Death is both the central meaning of games, as well as completely meaningless in many of them. We shoot a guy or a hundred guys or a thousand guys. We face wave after wave of henchmen or aliens or goons and mow them down in whatever way we can. We play against other human-driven characters, and rack up kill vs death ratios. We die a hundred times a day, in a hundred ways, and look at it as a challenge. Death of the avatar is but one more obstacle to overcome.

But what we see in fiction that truly, deeply engages with what it means to be undead, with the true horror of that state, is a healthy respect for death as the true marker of life. Sometimes death is a mercy, and The Walking Dead and The Passage both recognise that fact, making every corpse and every kill deeply personal to all their characters.

Perhaps, then, compassion goes hand in hand with mercy. For a game to put us in a position where we can feel its characters souls, we must understand when and how they would feel merciful to others. If ever. Lee Everett, after all, doesn’t have to be a good man. He is if the player says he is and steers him as if he is. It’s not a foregone conclusion.

The Walking Dead, for all that it comes the closest to the level of grace I felt The Passage giving its characters, still doesn’t quite accomplish the same thing. There are characters the player can never understand; there are parts of the world the player can never see. And it’s still a game: “use band-aid with precocious girl” is still ultimately the same kind of puzzle we’ve been solving for 30 years, even if presented differently.

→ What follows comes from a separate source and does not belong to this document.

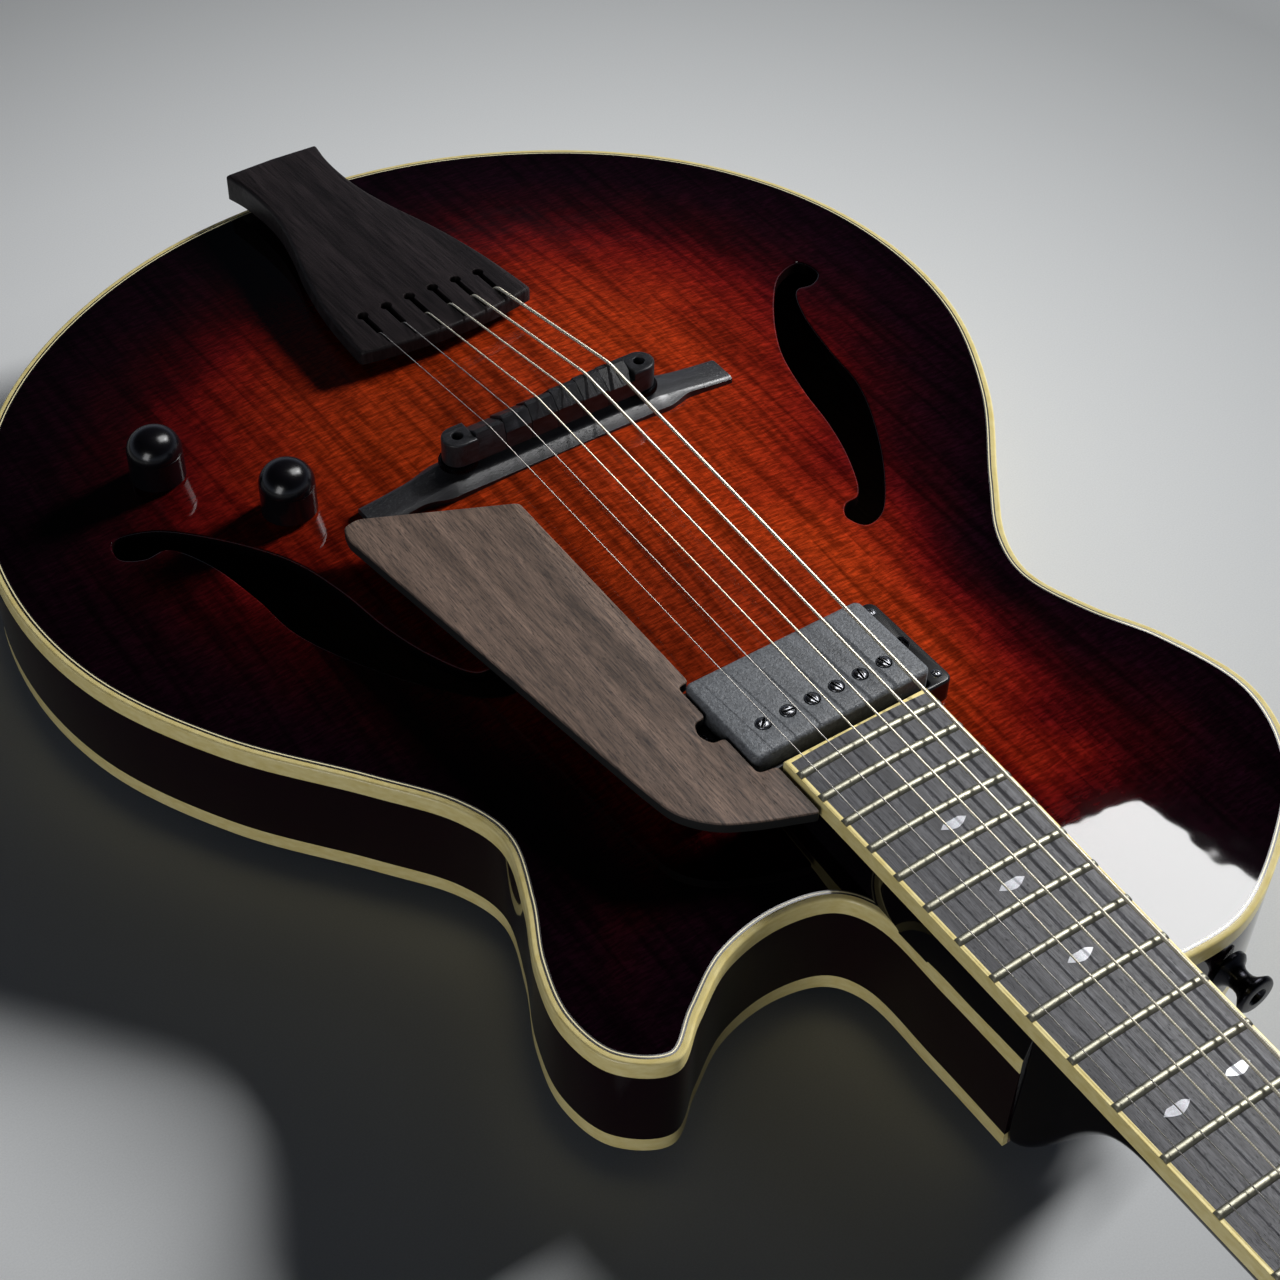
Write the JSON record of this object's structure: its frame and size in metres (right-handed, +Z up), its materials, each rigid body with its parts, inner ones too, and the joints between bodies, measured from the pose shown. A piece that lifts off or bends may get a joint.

But “still a game” is not the same as “just a game.” There’s no “only” about it. A game that looks seriously at empathy, hope, faith, life, and death — and that actually makes the player examine the concepts, rather than paying lip service to them in cut-scenes alone — is the kind of game I hope to keep playing more of.

Compassion is a rare trait for a game to display. I hope The Walking Dead keeps displaying it toward Lee. And I hope to play a game in the future that finds a way to make us value life without having to lose civilisation to go along with.